Papadakis starts by going to "Constantinople" to learn Turkish in preparation for his hoped-for fieldwork. This in itself causes him to re-examine everything he thought he knew about Greek and Turkish history and culture. There are then three chapters in Nicosia (which he correctly refers to by the Greek name, Lefkosia, or the Turkish name, Lefkosha, depending on which side of the line he is on); he starts by settling into a neighbourhood in the east of the old city, to find out what people say about the conflict and their past relations with the Turkish Cypriots; then he gets to spend a month in the north, hearing the other side of the story; and then he finds that on his return to the south he is a target for special attention from the Greek Cypriot secret police. Barred from returning to the north, he goes back to Turkey - this time to Istanbul - to talk to young Turkish Cypriots there. He finishes up with a few weeks in the shared village of Pyla/Pile, within the UN-controlled zone. In every chapter he returns to the potent images of the Dead Zone of the book's title, and of Aphrodite, who starts as a cuddly Greek goddess of love, and ends up as a much more sinister figure.

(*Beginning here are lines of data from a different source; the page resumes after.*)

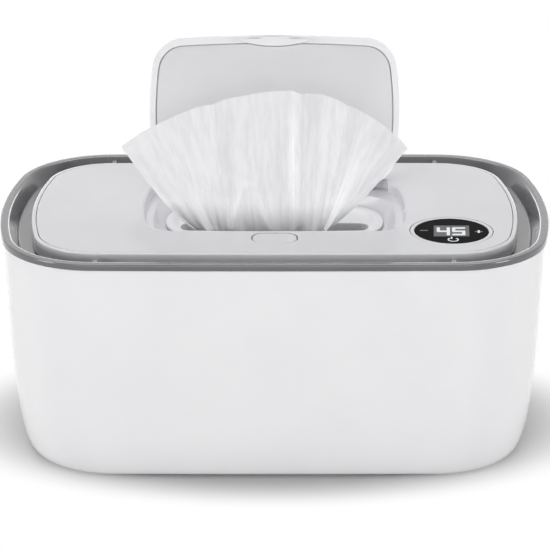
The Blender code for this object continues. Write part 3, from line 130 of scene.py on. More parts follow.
def dialRing(radius, height, soft=0.0):
    # one round ring of a skin, about the control panel's middle
    x, y = panelPlace["x"], panelPlace["y"]
    turns = [2 * math.pi * k / facets["dial"] for k in range(facets["dial"])]
    return [Vector((x + radius * math.cos(t), y + radius * math.sin(t), height)) for t in turns], soft


def between(first, second, share, height, soft=0.0):
    # a ring part of the way from one oval to another
    return [Vector((*a.lerp(b, share), height)) for a, b in zip(first, second)], soft


def softened(rings, closed):
    # each ring with a soft edge becomes a fillet, with one ring either side to hold the flats
    steps = fineness["fillet"]
    made = []
    for j, (loop, soft) in enumerate(rings):
        if soft == 0 or (not closed and j in (0, len(rings) - 1)):
            made.append(loop)
            continue
        before = rings[j - 1][0]
        after = rings[(j + 1) % len(rings)][0]
        for k in range(-1, steps + 2):
            share = min(max(k / steps, 0), 1)
            reach = soft * (fillet["hold"] if k in (-1, steps + 1) else 1)
            points = []
            for a, p, b in zip(before, loop, after):
                start = p + (a - p).normalized() * min(reach, fillet["most"] * (a - p).length)
                stop = p + (b - p).normalized() * min(reach, fillet["most"] * (b - p).length)
                points.append(start * (1 - share) ** 2 + p * 2 * share * (1 - share) + stop * share**2)
            made.append(points)
    return made


def deselect():
    if bpy.context.mode != "OBJECT":
        bpy.ops.object.mode_set(mode="OBJECT")
    bpy.ops.object.select_all(action="DESELECT")


def pick(made):
    deselect()
    made.select_set(True)
    bpy.context.view_layer.objects.active = made


def startEdit(made):
    pick(made)
    bpy.ops.object.mode_set(mode="EDIT")
    bpy.ops.mesh.select_all(action="SELECT")


def stopEdit():
    bpy.ops.object.mode_set(mode="OBJECT")


def skinned(name, rings, closed=True):
    # a circle is laid on the first ring and extruded from ring to ring; an open skin gets flat caps
    loops = softened(rings, closed)
    count = len(loops[0])
    deselect()
    bpy.ops.mesh.primitive_circle_add(vertices=count, enter_editmode=True)
    made = bpy.context.object
    made.name = name
    made.data.name = name
    bpy.ops.mesh.select_mode(type="VERT")
    bm = bmesh.from_edit_mesh(made.data)
    order = list(range(count))
    bm.verts.ensure_lookup_table()
    for i, place in zip(order, loops[0]):
        bm.verts[i].co = place
    if not closed:
        bpy.ops.mesh.edge_face_add()
        bpy.ops.mesh.select_all(action="SELECT")
    for loop in loops[1:] + ([loops[0]] if closed else []):
        bpy.ops.mesh.extrude_edges_move()
        bm = bmesh.from_edit_mesh(made.data)
        bm.verts.index_update()
        bm.verts.ensure_lookup_table()
        above = {}
        for vert in bm.verts:
            if vert.select:
                for edge in vert.link_edges:
                    other = edge.other_vert(vert)
                    if not other.select:
                        above[other.index] = vert.index
        order = [above[i] for i in order]
        for i, place in zip(order, loop):
            bm.verts[i].co = place
    if not closed:
        bpy.ops.mesh.edge_face_add()
    stopEdit()
    merged(made)
    return made


def merged(made):
    # joins corners that coincide and turns every face outward
    startEdit(made)
    bpy.ops.mesh.remove_doubles(threshold=sameCorner)
    bpy.ops.mesh.normals_make_consistent(inside=False)
    stopEdit()


def cutter(oval, inset, low, high):
    # an upright oval tool
    return skinned("cutter", [ring(oval, inset, low), ring(oval, inset, high)], closed=False)


def block(low, high, soft=0.0):
    # a cutter or lug between two corners
    deselect()
    middle = [(a + b) / 2 for a, b in zip(low, high)]
    size = [b - a for a, b in zip(low, high)]
    bpy.ops.mesh.primitive_cube_add(size=1, location=middle, scale=size)
    made = bpy.context.object
    bpy.ops.object.transform_apply(location=True, rotation=True, scale=True)
    if soft:
        startEdit(made)
        bpy.ops.mesh.bevel(offset=soft, segments=fineness["bevel"], affect="EDGES")
        stopEdit()
    return made


def bar(start, stop, radius, points):
    # a round cutter or lug from one point to another
    deselect()
    way = Vector(stop) - Vector(start)
    turn = way.to_track_quat("Z", "Y").to_euler()
    bpy.ops.mesh.primitive_cylinder_add(
        vertices=points, radius=radius, depth=way.length, location=Vector(start) + way / 2, rotation=turn
    )
    bpy.ops.object.transform_apply(location=True, rotation=True, scale=True)
    return bpy.context.object


def upright(x, y, low, high, radius, points):
    return bar((x, y, low), (x, y, high), radius, points)


def carve(target, tool, operation="DIFFERENCE"):
    pick(target)
    change = target.modifiers.new("Carve", "BOOLEAN")
    change.operation = operation
    change.solver = "EXACT"
    change.object = tool
    bpy.ops.object.modifier_apply(modifier=change.name)
    bpy.data.objects.remove(tool, do_unlink=True)


def dress(made, body, slot, look, *replaced):
    # smooth shading, body, finish and the CAD parts that the piece stands for
    merged(made)
    bpy.ops.object.shade_smooth_by_angle(angle=smoothAngle)
    made.data.materials.clear()
    made.data.materials.append(looks[look])
    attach(made, body)
    if replaced:
        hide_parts(*replaced)


class Wire:
    # a socket in a material's tree: sums on it add their Math nodes
    def __init__(self, tree, socket=None):
        self.tree = tree
        self.socket = socket

    def make(self, kind, settings, values, output=0):
        node = self.tree.nodes.new("ShaderNode" + kind)
        for name, value in settings.items():
            setattr(node, name, value)
        for name, value in values.items():
            if isinstance(value, Wire):
                self.tree.links.new(value.socket, node.inputs[name])
            else:
                node.inputs[name].default_value = value
        return Wire(self.tree, node.outputs[output])

    def maths(self, operation, first, second):
        return self.make("Math", {"operation": operation}, {0: first, 1: second})

    def __add__(self, other):
        return self.maths("ADD", self, other)

    def __rsub__(self, other):
        return self.maths("SUBTRACT", other, self)

    def __mul__(self, other):
        return self.maths("MULTIPLY", self, other)

    def scaled(self, scale, turn=0.0):
        return self.make("Mapping", {}, {"Vector": self, "Scale": scale, "Rotation": (0, 0, turn)})

    def noise(self, scale, detail=2.0, roughness=0.5):
        values = {"Vector": self, "Scale": scale, "Detail": detail, "Roughness": roughness}
        return self.make("TexNoise", {}, values)

    def mask(self, low, high):
        # 0 below low, 1 above high
        settings = {"interpolation_type": "SMOOTHSTEP"}
        return self.make("MapRange", settings, {"Value": self, "From Min": low, "From Max": high})

    def colours(self, first, second):
        # the first colour where this is 0, the second where it is 1
        values = {0: self, 6: (*first, 1), 7: (*second, 1)}
        return self.make("Mix", {"data_type": "RGBA"}, values, 2)

    def bump(self, distance, strength=1.0):
        return self.make("Bump", {}, {"Height": self, "Distance": distance, "Strength": strength})


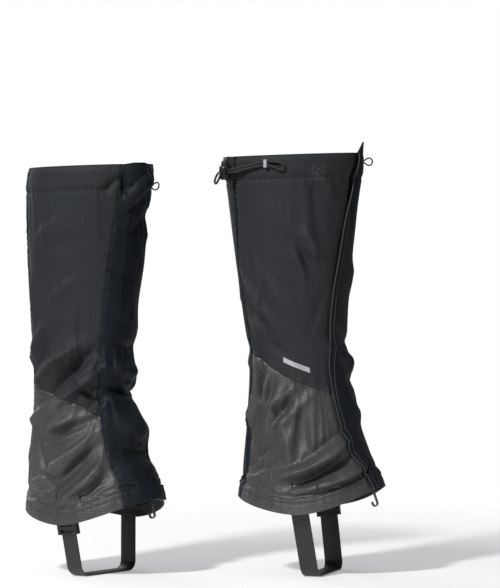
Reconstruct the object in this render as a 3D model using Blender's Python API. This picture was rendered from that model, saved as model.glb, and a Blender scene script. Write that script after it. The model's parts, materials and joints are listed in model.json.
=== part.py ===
"""A pair of front-opening hiking gaiters, each built as fabric panels, closures and fittings.

Frame: metres, +Z up, +X the way the wearer walks, +Y the wearer's left.
Origin: the centre of the left gaiter's top opening, where the leg fills it.

Each gaiter is laid out in its own leg coordinates: an angle round the leg in degrees (0 at the
shin, positive towards the other leg, 180 at the calf), a height above the ground in metres, and a
standoff from the outer face of the fabric. Both gaiters share the same seams and fittings, in
mirror image; only the shape that the leg inside gives them differs.
"""
import math

import bpy
import bmesh
from mathutils import Matrix, Vector

# ---------------------------------------------------------------- driving dimensions
TOP = 0.451              # top hem above the ground, at the shin
FABRIC = 0.0012          # thickness of one layer of fabric
SEAM_GAP = 0.0005        # half the gap between two panels at a seam
SEAM_GAP_DEG = 0.5       # the same half gap, as an angle round the leg
FLAP_STANDOFF = 0.0048   # the flap's inner face over the panel that it laps
STRIP = 0.0008           # thickness of the hook strip and of the loop strips
ANKLE = 0.236            # height where the flap divides into its two hinged halves
HEM_DEPTH = 0.028        # depth of the drawcord channel at the top hem
CORD = 0.0024            # diameter of the elastic drawcord
THIN_CORD = 0.0016       # diameter of the pull loop on the flap
STRAP_WIDTH = 0.020
STRAP = 0.0018           # thickness of the underfoot strap
STRAP_PIVOT = 0.076      # height of the line that the underfoot strap swings about

# Seams: (height, angle) pairs, read by smooth().
FLAP_EDGE = [(0.095, 20), (0.146, 30), (0.173, 34), (0.205, 38), (0.261, 33), (0.298, 29), (0.373, 19),
             (0.455, 4)]
FLAP_ROOT = [(0.090, 33), (0.160, 37), (0.195, 40), (0.260, 34), (0.330, 31), (0.451, 28)]
BACK_SEAM = [(0.070, 152), (0.200, 142), (0.260, 143), (0.330, 147), (0.380, 138), (0.450, 133)]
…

He comes to the following conclusion about the way in which the two communities in Cyprus fail to confront their own, and each other's, histories, conclusions which are probably generalisable to other situations:
It was all based on four simple premises.

First premise: They have propaganda, we have enlightenment. They try to deceive others, we try to show them the truth.

The second was a bit more complicated: their propaganda has been more successful than our enlightenment. This was based on a sub-premise, itself a manifestation of the Dead Zone: the rest of the world is with them. The world was split into those with us or against us. Nothing in between. Since no one was completely with us - as they should be since we were absolutely right - they were unfairly against us.

Then came the last two premises involving assertions and threats, but posing as understanding whispers of admission. "This is a critical time for Cyprus. The discussions are in a critical phase. Let's not talk about our mistakes now." This was an argument whose strength had not diminished after forty years of use. The main news headlines had been the same for more than forty years: "THE CYPRUS PROBLEM IS IN A CRITICAL PHASE"

And finally: "You may be right, we did some bad things too. But we can't admit to these. Do they ever admit theirs? Do they ever criticize their side?"

Put together, these four premises worked wonders. Those who used them claimed to be opposed but were in perfect cooperation.
I met Papadakis briefly when I visited Cyprus back in March; wish I had had longer to talk with him.